* **Set problem**
Write out exactly the lines between the line containing "span_start = 0" and the line containing "for body, members", including both of those lines, and nothing more.

* **Data lines**
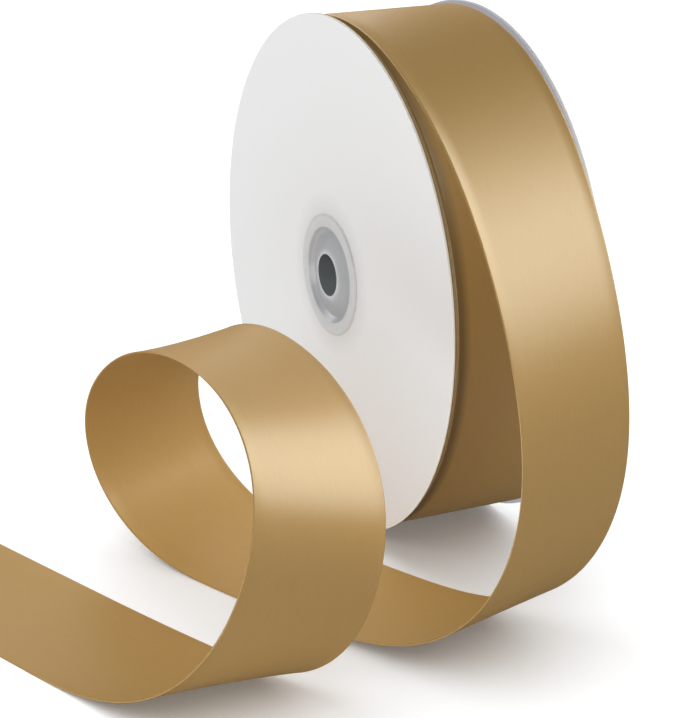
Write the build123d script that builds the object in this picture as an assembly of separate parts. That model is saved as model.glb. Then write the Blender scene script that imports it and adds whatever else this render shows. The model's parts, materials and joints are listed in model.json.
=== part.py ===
from build123d import *

import os
from math import cos, pi, radians, sin

# Ribbon spool: two card flanges on a card core tube, held by a two-part snap-in
# plastic hub, wound with satin ribbon whose outer end is drawn off over the floor.
# Millimetres. The origin is the spool's centre on its axis, +Y runs along the axis
# from the front flange to the rear one, +Z is up and the floor is one flange
# radius below the origin.

# ---- driving dimensions ----
flange_radius = 67.5
flange_thickness = 1.0
flange_gap = 40.0  # between the flanges' inner faces
flange_edge_round = 0.25

ribbon_width = 38.0
ribbon_thickness = 0.28
pack_radius = 66.0  # outside of the wound ribbon

core_radius = 16.0
tape_thickness = 0.1
tape_length_angle = 70.0  # degrees of the core that the start tape covers
tape_width = 30.0

bore_radius = 5.5
lip_radius = 16.0
lip_height = 0.5
lip_round = 0.35
dish_mouth_radius = 12.65
dish_mouth_round = 0.25
dish_floor_radius = 11.4
dish_depth = 1.4
web_thickness = 1.1
sleeve_radius = 14.0
sleeve_length = 12.0
bore_tube_wall = 0.8
bore_rim_rise = 0.3  # the bore's rim stands this far out of the lip's face
bore_rim_round = 0.2
socket_end = 4.0  # where the front half's snap socket ends, along +Y
plug_end = -12.0  # where the rear half's plug meets the front half's step
snap_bead_position = -8.0
snap_bead_height = 0.25
fit_gap = 0.1  # radial gap of the hub's sleeve in the card, and of plug in socket

free_clearance = 0.3  # between the wound ribbon and the free ribbon over it

# ---- the free ribbon's route ----
# A uniform cubic B-spline. Each control point is the middle of the ribbon's width
# and thickness (x, y, z) and the direction across the ribbon, as a turn about Z
# (yaw) and a lift of its rear edge (tilt), in degrees. The points are one route
# step apart along the ribbon. The first ones, on the wound ribbon, and the last
# ones, straight along the floor, are worked out from the dimensions above.
route_step = 28.0
takeoff_angle = 100.0  # degrees from +X, where the free ribbon starts
wound_points = 4
route_points = [
    (16.5, -1, 67.5, -3.5, -2.5),
    (43, -3, 60, -3, -5.5),
    (66.5, -5, 46.5, 3, -10.5),
    (86.5, -7, 27.5, 10, -12.5),
    (102, -8.5, 3.5, 16.5, -10.5),
    (109, -10.5, -24.5, 21.5, -8),
    (102, -17, -50, 22.5, -5.5),
    (81.5, -26.5, -64.5, 23, -2),
    (55, -37.5, -66.5, 22, 0),
    (27, -48.5, -67, 20.5, 1.5),
    (0, -58.5, -65.5, 21.5, 4.5),
    (-17, -67, -48.5, 21.5, 8.5),
    (-12, -70.5, -24, 15, 11.5),
    (11.5, -69, -6, 6.5, 6),
    (40.5, -67, 1.5, 4, -7),
    (70.5, -64.5, -1, 6, -18),
    (96.5, -66.5, -15.5, 8.5, -24),
    (107, -76.5, -40, 12, -25),
    (94.5, -87.5, -61, 17.5, -15),
    (68, -98, -67, 19, 1),
]
tail_points = 5
tail_heading = 19.0  # degrees of turn of the tail away from -X
tail_end = 23.8  # where the ribbon is cut, in route steps from the takeoff

# Free ribbon nodes, each with its end in route steps from the takeoff.
ribbon_spans = [
    ("ribbon_takeoff", 2),
    ("ribbon_drop", 6),
    ("ribbon_landing", 8),
    ("ribbon_floor_run", 10),
    ("ribbon_loop_rise", 13),
    ("ribbon_loop_top", 16),
    ("ribbon_loop_fall", 20),
    ("ribbon_tail", tail_end),
]
samples_per_step = 4

# ---- sizes that follow ----
inner_face = flange_gap / 2
outer_face = inner_face + flange_thickness
lip_face = outer_face + lip_height
sleeve_end = lip_face - sleeve_length
dish_floor = lip_face - dish_depth
bore_rim_face = lip_face + bore_rim_rise
bore_tube_radius = bore_radius + bore_tube_wall
socket_radius = bore_tube_radius + fit_gap
pack_bore_radius = core_radius + tape_thickness
card_hole_radius = sleeve_radius + fit_gap
floor_height = -flange_radius + ribbon_thickness / 2


def turned(outline):
    """Solid turned about the Y axis from an outline of (radius, y) points."""
    profile = make_face(Polyline(*outline, close=True))
    return revolve(profile, Axis.Y)


def ring(inner_radius, outer_radius, near_y, far_y):
    """Plain ring about the Y axis."""
    return turned(
        [(inner_radius, near_y), (outer_radius, near_y), (outer_radius, far_y), (inner_radius, far_y)]
    )


def circles(solid, radius, y):
    """Round edges of a turned solid, by radius and place along the axis."""
    return solid.edges().filter_by(GeomType.CIRCLE).filter_by(
        lambda edge: abs(edge.radius - radius) < 0.01 and abs(edge.arc_center.Y - y) < 0.01
    )


def flange():
    """Card disc, made as the rear one, with softened outer edges."""
    disc = ring(card_hole_radius, flange_radius, inner_face, outer_face)
    rims = circles(disc, flange_radius, inner_face) + circles(disc, flange_radius, outer_face)
    return fillet(rims, flange_edge_round)


def web_face(radius, depth=0.0):
    """Place along the axis of the dish's cone, which rises from its floor to the bore."""
    share = (dish_floor_radius - radius) / (dish_floor_radius - bore_tube_radius)
    return dish_floor + share * (bore_rim_face - dish_floor) - depth


def hub_half(tube):
    """One hub half, as the rear one: rim, tube outline, web, sleeve, lip and dish."""
    tube_outside = tube[-1][0]
    outline = [
        (bore_tube_radius, bore_rim_face),
        (bore_radius, bore_rim_face),
        *tube,
        (tube_outside, web_face(tube_outside, web_thickness)),
        (dish_floor_radius, web_face(dish_floor_radius, web_thickness)),
        (dish_mouth_radius, web_face(dish_floor_radius, web_thickness)),
        (dish_mouth_radius, sleeve_end),
        (sleeve_radius, sleeve_end),
        (sleeve_radius, outer_face),
        (lip_radius, outer_face),
        (lip_radius, lip_face),
        (dish_mouth_radius, lip_face),
        (dish_floor_radius, dish_floor),
    ]
    half = turned(outline)
    half = fillet(circles(half, lip_radius, lip_face), lip_round)
    half = fillet(circles(half, dish_mouth_radius, lip_face), dish_mouth_round)
    return fillet(circles(half, bore_tube_radius, bore_rim_face), bore_rim_round)


def rear_hub_half():
    """The half with the long plug tube that snaps into the front half."""
    return hub_half(
        [
            (bore_radius, plug_end),
            (bore_tube_radius, plug_end),
            (bore_tube_radius, snap_bead_position - snap_bead_height),
            (bore_tube_radius + snap_bead_height, snap_bead_position),
            (bore_tube_radius, snap_bead_position + snap_bead_height),
        ]
    )


def front_hub_half():
    """The half with the socket tube, made as a rear one and turned to face the front."""
    socket_outside = socket_radius + 2 * bore_tube_wall
    groove = -snap_bead_position
    half = hub_half(
        [
            (bore_radius, -plug_end),
            (socket_radius, -plug_end),
            (socket_radius, groove + snap_bead_height),
            (socket_radius + snap_bead_height, groove),
            (socket_radius, groove - snap_bead_height),
            (socket_radius, -socket_end),
            (socket_outside, -socket_end),
        ]
    )
    return half.mirror(Plane.XZ)


def start_tape():
    """Strip of tape round part of the core, over the ribbon's inner end."""
    band = ring(core_radius, pack_bore_radius, -tape_width / 2, tape_width / 2)
    reach = 2 * pack_bore_radius
    half_angle = radians(tape_length_angle / 2)
    wedge = make_face(
        Polyline(
            (0, 0),
            (reach, -reach * sin(half_angle) / cos(half_angle)),
            (reach, reach * sin(half_angle) / cos(half_angle)),
            close=True,
        )
    )
    block = extrude(Plane.XZ * wedge, tape_width, both=True)
    return band & block


def wound_control_points():
    """Control points that hold the route to a circle on the wound ribbon."""
    radius = pack_radius + free_clearance + ribbon_thickness / 2
    turn = route_step / radius
    reach = radius * 3 / (2 + cos(turn))
    angles = [radians(takeoff_angle) + turn * count for count in range(wound_points)]
    return [(reach * cos(angle), 0, reach * sin(angle), 0, 0) for angle in reversed(angles)]


def tail_control_points():
    """Control points that run straight along the floor from the last loop point."""
    start_x, start_y = route_points[-1][:2]
    ahead_x = -route_step * cos(radians(tail_heading))
    ahead_y = -route_step * sin(radians(tail_heading))
    return [
        (start_x + count * ahead_x, start_y + count * ahead_y, floor_height, tail_heading, 0)
        for count in range(1, tail_points + 1)
    ]


control_points = wound_control_points() + route_points + tail_control_points()


def route_at(steps):
    """Route values and their rates of change, in route steps from the takeoff."""
    place = steps + wound_points - 1
    first = min(int(place), len(control_points) - 3)
    t = place - first
    weights = (
        (1 - t) ** 3 / 6,
        (3 * t**3 - 6 * t**2 + 4) / 6,
        (-3 * t**3 + 3 * t**2 + 3 * t + 1) / 6,
        t**3 / 6,
    )
    slopes = (-((1 - t) ** 2) / 2, (3 * t**2 - 4 * t) / 2, (-3 * t**2 + 2 * t + 1) / 2, t**2 / 2)
    around = control_points[first - 1 : first + 3]
    value = [sum(weight * point[k] for weight, point in zip(weights, around)) for k in range(5)]
    slope = [sum(rate * point[k] for rate, point in zip(slopes, around)) for k in range(5)]
    return value, slope


def ribbon_corners(steps):
    """The ribbon's section at one place: near inner, near outer, far outer, far inner."""
    value, slope = route_at(steps)
    centre = Vector(*value[:3])
    ahead = Vector(*slope[:3])
    yaw, tilt = radians(value[3]), radians(value[4])
    across = Vector(-sin(yaw) * cos(tilt), cos(yaw) * cos(tilt), sin(tilt))
    outward = ahead.cross(across).normalized()
    half_width = across * (ribbon_width / 2)
    half_depth = outward * (ribbon_thickness / 2)
    return [
        centre - half_width - half_depth,
        centre - half_width + half_depth,
        centre + half_width + half_depth,
        centre + half_width - half_depth,
    ]


def ribbon_span(start, end):
    """One stretch of the free ribbon: four long edges, four ruled sides and two ends."""
    count = max(2, round((end - start) * samples_per_step))
    places = [start + (end - start) * index / count for index in range(count + 1)]
    sections = [ribbon_corners(place) for place in places]
    nudge = 0.001
    after_start = ribbon_corners(start + nudge)
    before_end = ribbon_corners(end - nudge)
    long_edges = []
    for corner in range(4):
        line = [section[corner] for section in sections]
        tangents = [after_start[corner] - line[0], line[-1] - before_end[corner]]
        long_edges.append(Edge.make_spline(line, tangents=tangents, parameters=places))
    sides = [
        Face.make_surface_from_curves(long_edges[corner], long_edges[(corner + 1) % 4])
        for corner in range(4)
    ]
    ends = [make_face(Polyline(*section, close=True)).face() for section in (sections[0], sections[-1])]
    solid = Solid(Shell(sides + ends))
    if solid.volume < 0:
        solid = Solid(solid.wrapped.Reversed())
    return solid


def ribbon_length(start, end, pieces=400):
    """Length along the middle of the ribbon between two places on the route."""
    total = 0.0
    last = Vector(*route_at(start)[0][:3])
    for index in range(1, pieces + 1):
        here = Vector(*route_at(start + (end - start) * index / pieces)[0][:3])
        total += (here - last).length
        last = here
    return total


def write_node(name, shape):
    export_step(shape, f"parts/{name}.step")


os.makedirs("parts", exist_ok=True)

rear_flange = flange()
write_node("rear_flange", rear_flange)
write_node("front_flange", rear_flange.mirror(Plane.XZ))
write_node("core_tube", ring(card_hole_radius, core_radius, -inner_face, inner_face))
write_node("rear_hub_half", rear_hub_half())
write_node("front_hub_half", front_hub_half())
write_node("start_tape", start_tape())
write_node("ribbon_pack", ring(pack_bore_radius, pack_radius, -ribbon_width / 2, ribbon_width / 2))

span_start = 0
for node, span_end in ribbon_spans:
    span = ribbon_span(span_start, span_end)
    length = ribbon_length(span_start, span_end)
    plain_volume = length * ribbon_width * ribbon_thickness
    print(node, "length", round(length, 1), "volume ratio", round(span.volume / plain_volume, 4))
    write_node(node, span)
    span_start = span_end

turns = (pack_radius - pack_bore_radius) / ribbon_thickness
wound_length = pi * (pack_radius**2 - pack_bore_radius**2) / ribbon_thickness
print("free length", round(ribbon_length(0, tail_end), 1))
print("turns", round(turns), "wound length in metres", round(wound_length / 1000, 1))
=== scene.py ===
import json
from math import cos, radians, sin, tau

import bpy
import numpy as np
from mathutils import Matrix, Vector

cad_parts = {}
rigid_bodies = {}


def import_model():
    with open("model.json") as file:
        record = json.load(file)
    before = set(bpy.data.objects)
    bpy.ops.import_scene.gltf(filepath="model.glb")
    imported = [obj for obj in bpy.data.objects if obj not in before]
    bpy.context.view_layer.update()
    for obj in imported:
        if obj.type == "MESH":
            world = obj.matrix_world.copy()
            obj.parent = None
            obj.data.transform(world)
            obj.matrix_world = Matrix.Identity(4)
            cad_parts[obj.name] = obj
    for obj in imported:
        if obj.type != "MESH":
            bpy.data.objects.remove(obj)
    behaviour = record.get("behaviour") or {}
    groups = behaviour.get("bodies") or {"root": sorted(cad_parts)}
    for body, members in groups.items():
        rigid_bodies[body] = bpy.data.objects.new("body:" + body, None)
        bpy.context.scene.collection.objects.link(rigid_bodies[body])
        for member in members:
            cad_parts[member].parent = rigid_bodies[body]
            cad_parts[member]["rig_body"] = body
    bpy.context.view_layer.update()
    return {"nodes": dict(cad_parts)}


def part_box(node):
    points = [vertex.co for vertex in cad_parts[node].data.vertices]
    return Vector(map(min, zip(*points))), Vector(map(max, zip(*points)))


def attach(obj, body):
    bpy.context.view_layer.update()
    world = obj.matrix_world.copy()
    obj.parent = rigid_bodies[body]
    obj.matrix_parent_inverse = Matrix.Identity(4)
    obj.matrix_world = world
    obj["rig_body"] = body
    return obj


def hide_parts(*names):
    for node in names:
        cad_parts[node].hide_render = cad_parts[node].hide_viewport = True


# A ribbon spool: satin ribbon wound between two card discs on a snap-in plastic hub,
# its outer end led off the top, round one free loop and out along the floor.
# Metres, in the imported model's frame: +Y along the axis, +Z up, floor under the discs.

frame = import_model()

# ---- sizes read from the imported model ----
FLANGE_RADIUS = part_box("front_flange")[1].x
PACK_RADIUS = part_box("ribbon_pack")[1].x
HALF_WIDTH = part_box("ribbon_pack")[1].y
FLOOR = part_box("front_flange")[0].z
BOARD_OUTSIDE, BOARD_INSIDE = (-corner.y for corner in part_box("front_flange"))
BOARD_MIDDLE = (BOARD_OUTSIDE + BOARD_INSIDE) / 2
MM = 0.001

# ---- the ribbon ----
THICKNESS = 0.28 * MM
FREE_CLEARANCE = 0.3 * MM  # between the wound ribbon and the free one over it
SELVEDGE_WIDTH = 0.7 * MM
SELVEDGE_THICKNESS = 0.36 * MM
RIBBON_SLICES = 1100
ROUTE_STEP = 28 * MM
TAKEOFF_ANGLE = radians(100)
TAIL_HEADING = 19.0
TAIL_POINTS = 5
TAIL_END = 23.8  # in route steps from the takeoff
WOUND_POINTS = 19
WRAP_START = -15.5  # the last full turn starts here, tucked under the takeoff
PAINTED_SHADE_MARGIN = (1.2 * MM, 3.5 * MM)  # painted shade across the wrap under the loose ribbon, from its front edge
PAINTED_SHADE_LENGTH = (200 * MM, 300 * MM)  # along the ribbon, where that wrap's painted shade fades out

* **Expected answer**
span_start = 0
for node, span_end in ribbon_spans:
    span = ribbon_span(span_start, span_end)
    length = ribbon_length(span_start, span_end)
    plain_volume = length * ribbon_width * ribbon_thickness
    print(node, "length", round(length, 1), "volume ratio", round(span.volume / plain_volume, 4))
    write_node(node, span)
    span_start = span_end

turns = (pack_radius - pack_bore_radius) / ribbon_thickness
wound_length = pi * (pack_radius**2 - pack_bore_radius**2) / ribbon_thickness
print("free length", round(ribbon_length(0, tail_end), 1))
print("turns", round(turns), "wound length in metres", round(wound_length / 1000, 1))
=== scene.py ===
import json
from math import cos, radians, sin, tau

import bpy
import numpy as np
from mathutils import Matrix, Vector

cad_parts = {}
rigid_bodies = {}


def import_model():
    with open("model.json") as file:
        record = json.load(file)
    before = set(bpy.data.objects)
    bpy.ops.import_scene.gltf(filepath="model.glb")
    imported = [obj for obj in bpy.data.objects if obj not in before]
    bpy.context.view_layer.update()
    for obj in imported:
        if obj.type == "MESH":
            world = obj.matrix_world.copy()
            obj.parent = None
            obj.data.transform(world)
            obj.matrix_world = Matrix.Identity(4)
            cad_parts[obj.name] = obj
    for obj in imported:
        if obj.type != "MESH":
            bpy.data.objects.remove(obj)
    behaviour = record.get("behaviour") or {}
    groups = behaviour.get("bodies") or {"root": sorted(cad_parts)}
    for body, members in groups.items():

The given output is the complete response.